## Requirement
Scan the records below for the line containing "doc.recompute()" and the line containing "if empty is". Copy both, plus every line between, exactly.
-------------------------
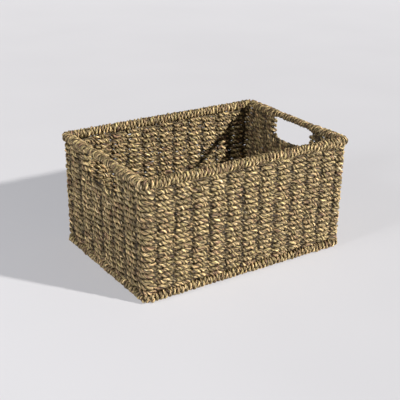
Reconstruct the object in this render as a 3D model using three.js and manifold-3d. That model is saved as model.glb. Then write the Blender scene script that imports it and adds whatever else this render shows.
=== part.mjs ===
// Rectangular seagrass storage basket with a hand hole in each end wall.
// Millimetres, +Z up, +X along the basket, standing on z = 0 with its middle over the origin.
// A welded wire cage carries the weave. The woven walls, base and borders are plain closed
// solids with a tunnel for every wire that runs inside them.
import * as THREE from "three";
import { mergeVertices } from "three/addons/utils/BufferGeometryUtils.js";
import Module from "manifold-3d";

const manifold = await Module();
manifold.setup();

// Driving sizes
const LENGTH = 352;
const WIDTH = 244;
const HEIGHT = 178;
const WALL_THICK = 11;
const BORDER_PROUD = 2.4;
const BORDER_HEIGHT = 14;
const BORDER_ROUND = 4.5;
const CORNER_RADIUS = 5;
const STAKE = 2.5;
const RING_WIRE = 3.6;
const HANDLE_THICK = 11.6;
const HOLE_WIDTH = 90;
const HOLE_SILL = 134;
const LONG_BAYS = 12;
const SHORT_BAYS = 7;
const BEND_RADIUS = 5;
const GAP = 0.3;
const WELD_GAP = 0.35;
const ARC_STEPS = 2;

// Worked-out places, all on the middle line of the wall unless said
const BORDER_THICK = WALL_THICK + 2 * BORDER_PROUD;
const MIDDLE_X = (LENGTH - BORDER_THICK) / 2;
const MIDDLE_Y = (WIDTH - BORDER_THICK) / 2;
const RIM_WIRE_Z = HEIGHT - HANDLE_THICK / 2;
const STAKE_TOP = RIM_WIRE_Z - RING_WIRE / 2 - WELD_GAP;
const BASE_BOTTOM = BORDER_PROUD;
const CROSS_STAKE_Z = BASE_BOTTOM + WALL_THICK / 2;
const LONG_STAKE_Z = CROSS_STAKE_Z + STAKE + 0.7;
const LONG_PITCH = (2 * MIDDLE_X) / LONG_BAYS;
const SHORT_PITCH = (2 * MIDDLE_Y) / SHORT_BAYS;
const SILL_WIRE_Z = HOLE_SILL - 4;
const SILL_STAKE_TOP = SILL_WIRE_Z - STAKE / 2 - WELD_GAP;
const SILL_HALF = 1.5 * SHORT_PITCH - STAKE / 2 - WELD_GAP;
// The base wire lies in the outside of the cross stakes' bends, half way round them.
const BASE_WIRE_REACH = (BEND_RADIUS + (STAKE + RING_WIRE) / 2 + WELD_GAP) * Math.SQRT1_2;
const BASE_WIRE_OUT = BASE_WIRE_REACH - BEND_RADIUS;
const BASE_WIRE_Z = CROSS_STAKE_Z + BEND_RADIUS - BASE_WIRE_REACH;
const POST_INSET = CORNER_RADIUS * (1 - Math.SQRT1_2);
const POST_BOTTOM = BASE_WIRE_Z + RING_WIRE / 2 + WELD_GAP;
const WALL_BOTTOM = BORDER_HEIGHT + GAP;
const WALL_TOP = HEIGHT - BORDER_HEIGHT - GAP;

const STRAW = new THREE.MeshStandardMaterial({ color: 0xb59c68, roughness: 0.9, metalness: 0 });
const OLIVE = new THREE.MeshStandardMaterial({ color: 0x8f8150, roughness: 0.9, metalness: 0 });
const DARK_STEEL = new THREE.MeshStandardMaterial({ color: 0x3a342e, roughness: 0.5, metalness: 0.6 });

const basket = new THREE.Group();
const wireCage = new THREE.Group();
const weave = new THREE.Group();
const borders = new THREE.Group();
basket.add(wireCage, weave, borders);

// ---- Solids -------------------------------------------------------------------------------

function toSolid(geometry) {
  const bare = geometry.clone();
  bare.deleteAttribute("normal");
  bare.deleteAttribute("uv");
  const merged = mergeVertices(bare, 1e-4);
  const vertProperties = new Float32Array(merged.attributes.position.array);
  const triVerts = new Uint32Array(merged.index.array);
  return new manifold.Manifold(new manifold.Mesh({ numProp: 3, vertProperties, triVerts }));
}

function toGeometry(solid) {
  const { vertProperties, triVerts } = solid.getMesh();
  const indexed = new THREE.BufferGeometry();
  indexed.setAttribute("position", new THREE.BufferAttribute(vertProperties, 3));
  indexed.setIndex(new THREE.BufferAttribute(triVerts, 1));
  const flat = indexed.toNonIndexed();
  flat.computeVertexNormals();
  return flat;
}

// An outline given thickness along its own Z, centred on z = 0, with its rims rounded off.
function thicken(outline, thickness, round, roundSegments = 1) {
  const geometry = new THREE.ExtrudeGeometry(outline, {
    depth: thickness - 2 * round,
    bevelThickness: round,
    bevelSize: round,
    bevelOffset: -round,
    bevelSegments: roundSegments,
    curveSegments: ARC_STEPS,
  });
  return geometry.translate(0, 0, round - thickness / 2);
}

// Cutting this much off each edge of a square bar leaves a regular octagon.
function octagonCut(diameter) {
  return diameter / (2 + Math.SQRT2);
}

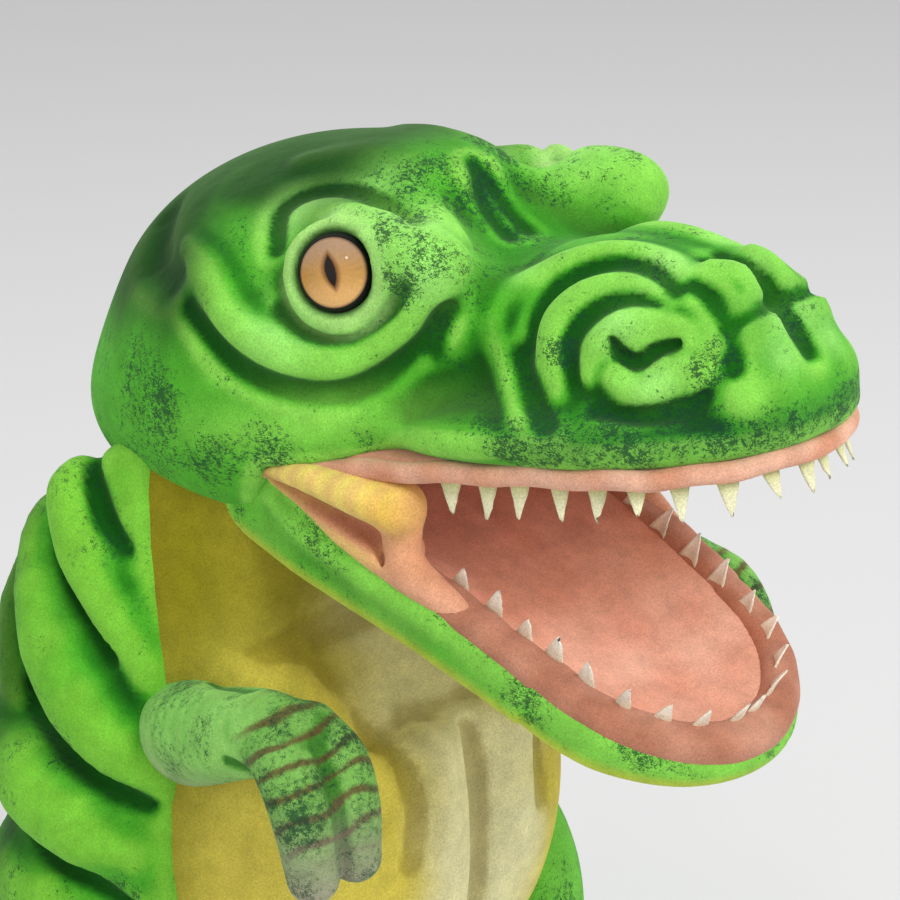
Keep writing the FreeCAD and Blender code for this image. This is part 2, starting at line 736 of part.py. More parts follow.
def arm_form(name, side, inset):
    """Upper arm and two fingers, in the shoulder's frame, with a flat inner end."""

    def point(out_ahead_up):
        out, ahead, up = out_ahead_up
        return Vector(side * out, -ahead, up)

    pieces = [limb(f"{name}_upper", point((0.0, 0.0, 0.0)), point(WRIST), "arm", inset)]
    for finger, (knuckle, tip) in FINGERS.items():
        pieces.append(limb(f"{name}_{finger}", point(knuckle), point(tip), "finger", inset))
    flat = "( shoulder_half - arm_flat_half )"
    low, high = ("-400", flat) if side < 0 else (f"0 - {flat}", "400")
    outside = block(f"{name}_outside", (low, "-200", "-200"), (high, "200", "200"))
    return common(name, fuse(f"{name}_mass", *pieces), outside)


def build_arms():
    for side_name, side in SIDES.items():
        shoulder = Vector(
            side * size("shoulder_half"),
            size("head_y") + size("shoulder_back"),
            size("head_z") - size("shoulder_drop"),
        )
        raised = size("left_arm_raise") if side_name == "left" else 0.0
        place = Placement(shoulder, Rotation(Vector(1, 0, 0), -raised))
        n = f"{side_name}_arm"
        outer, inner = arm_form(f"{n}_outer", side, "0"), arm_form(f"{n}_inner", side, "arm_fabric")
        shell = cut(f"{n}_shell", outer, inner)
        finish(shell, f"{n}_skin", place)
        finish(arm_form(f"{n}_fill", side, "arm_fill_inset"), f"{n}_stuffing", place)


# ---------------------------------------------------------------- build, check and write
def check(shape, label):
    if shape.isNull() or not shape.isValid():
        raise SystemExit(f"{label} has no valid shape")
    if not shape.Solids:
        raise SystemExit(f"{label} has no solid")


def main():
    build_torso()
    build_legs()
    build_tail()
    build_neck()
    build_head()
    build_teeth()
    build_jaw()
    build_mouth_corners()
    build_arms()
    doc.recompute()
    failed = [o.Name for o in doc.Objects if {"Invalid", "Error"} & set(o.State)]
    if failed:
        raise SystemExit(f"these objects failed: {failed}")
    os.makedirs("parts", exist_ok=True)
    low, high = [1e9] * 3, [-1e9] * 3
    for part in PARTS:
        shape = part.Shape
        check(shape, part.Label)
        shape.exportStep(f"parts/{part.Label}.step")
        box = shape.BoundBox
        low = [min(a, b) for a, b in zip(low, (box.XMin, box.YMin, box.ZMin))]
        high = [max(a, b) for a, b in zip(high, (box.XMax, box.YMax, box.ZMax))]
        print(f"{part.Label:22s} {shape.Volume / 1000:9.2f} cm3  {len(shape.Solids)} solids")
    print("box", [round(v, 2) for v in low], [round(v, 2) for v in high])


main()
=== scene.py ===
"""Looks for the stuffed dinosaur: sculpted plush skins, mouth, teeth and eyes over the CAD frame.

The skins are sculpted in millimetres, in one of three frames: the head's, the jaw's, or the body's, each as
(sideways, ahead, up). Sideways is towards the toy's left; folds are written once and made on both sides.
"""

import math

import bpy
import numpy as np
import openvdb as vdb
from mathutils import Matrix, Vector


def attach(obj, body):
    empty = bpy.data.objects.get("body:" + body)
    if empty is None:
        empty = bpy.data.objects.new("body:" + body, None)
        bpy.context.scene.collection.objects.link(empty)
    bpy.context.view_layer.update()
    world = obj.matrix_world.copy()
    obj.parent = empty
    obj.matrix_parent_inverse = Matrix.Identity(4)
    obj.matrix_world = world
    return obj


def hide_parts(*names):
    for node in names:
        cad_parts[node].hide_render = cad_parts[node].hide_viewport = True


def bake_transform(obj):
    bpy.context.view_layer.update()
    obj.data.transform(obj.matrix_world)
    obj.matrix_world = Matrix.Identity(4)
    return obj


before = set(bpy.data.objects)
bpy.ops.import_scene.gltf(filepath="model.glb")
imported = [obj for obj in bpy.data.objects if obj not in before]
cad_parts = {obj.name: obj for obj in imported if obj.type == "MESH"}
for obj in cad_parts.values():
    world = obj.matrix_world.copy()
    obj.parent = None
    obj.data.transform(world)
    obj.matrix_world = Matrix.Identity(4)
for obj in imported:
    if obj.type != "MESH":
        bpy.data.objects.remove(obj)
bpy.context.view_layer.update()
F = np.float32  # enough for millimetres, at half the memory

HEAD_Y, HEAD_Z = -77.9, 325.0  # the head's centre, mm
NOSE_UP = math.radians(10.0)
CHIN_DOWN = math.radians(22.3)
HINGE_BACK, HINGE_DROP = 20.0, 30.0  # the jaw's hinge, behind and under the head's centre, mm


# ---------------------------------------------------------------- frames
def body_place(p):
    """Body frame (sideways, ahead, up), from the head's centre, in mm, to the row frame in metres."""
    return np.stack((p[:, 0], HEAD_Y - p[:, 1], HEAD_Z + p[:, 2]), 1) / 1000


def leaned(p, start, end, lean):
    """The soft snout and jaw lean a little towards the toy's right, more and more towards their tips."""
    t = np.clip((p[:, 1] - start) / (end - start), 0, 1.1)
    return np.stack((p[:, 0] - lean * t * t, p[:, 1], p[:, 2]), 1)


def head_place(p):
    p = leaned(p, start=30.0, end=150.0, lean=4.5)
    c, s = math.cos(NOSE_UP), math.sin(NOSE_UP)
    return body_place(np.stack((p[:, 0], p[:, 1] * c - p[:, 2] * s, p[:, 1] * s + p[:, 2] * c), 1))


def jaw_place(p):
    p = leaned(p, start=50.0, end=175.0, lean=9.0)
    c, s = math.cos(CHIN_DOWN), math.sin(CHIN_DOWN)
    ahead = -HINGE_BACK + p[:, 1] * c + p[:, 2] * s
    return body_place(np.stack((p[:, 0], ahead, -HINGE_DROP - p[:, 1] * s + p[:, 2] * c), 1))


# ---------------------------------------------------------------- sculpting
def merged(d, e, soft, side):
    """Two distance fields joined smoothly, with side 1, or the first kept inside the second, with side -1."""
    h = np.clip(0.5 + 0.5 * side * (d - e) / soft, 0, 1)
    return d * (1 - h) + e * h - side * soft * h * (1 - h)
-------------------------
## Written answer
    doc.recompute()
    failed = [o.Name for o in doc.Objects if {"Invalid", "Error"} & set(o.State)]
    if failed:
        raise SystemExit(f"these objects failed: {failed}")
    os.makedirs("parts", exist_ok=True)
    low, high = [1e9] * 3, [-1e9] * 3
    for part in PARTS:
        shape = part.Shape
        check(shape, part.Label)
        shape.exportStep(f"parts/{part.Label}.step")
        box = shape.BoundBox
        low = [min(a, b) for a, b in zip(low, (box.XMin, box.YMin, box.ZMin))]
        high = [max(a, b) for a, b in zip(high, (box.XMax, box.YMax, box.ZMax))]
        print(f"{part.Label:22s} {shape.Volume / 1000:9.2f} cm3  {len(shape.Solids)} solids")
    print("box", [round(v, 2) for v in low], [round(v, 2) for v in high])


main()
=== scene.py ===
"""Looks for the stuffed dinosaur: sculpted plush skins, mouth, teeth and eyes over the CAD frame.

The skins are sculpted in millimetres, in one of three frames: the head's, the jaw's, or the body's, each as
(sideways, ahead, up). Sideways is towards the toy's left; folds are written once and made on both sides.
"""

import math

import bpy
import numpy as np
import openvdb as vdb
from mathutils import Matrix, Vector


def attach(obj, body):
    empty = bpy.data.objects.get("body:" + body)
    if empty is None:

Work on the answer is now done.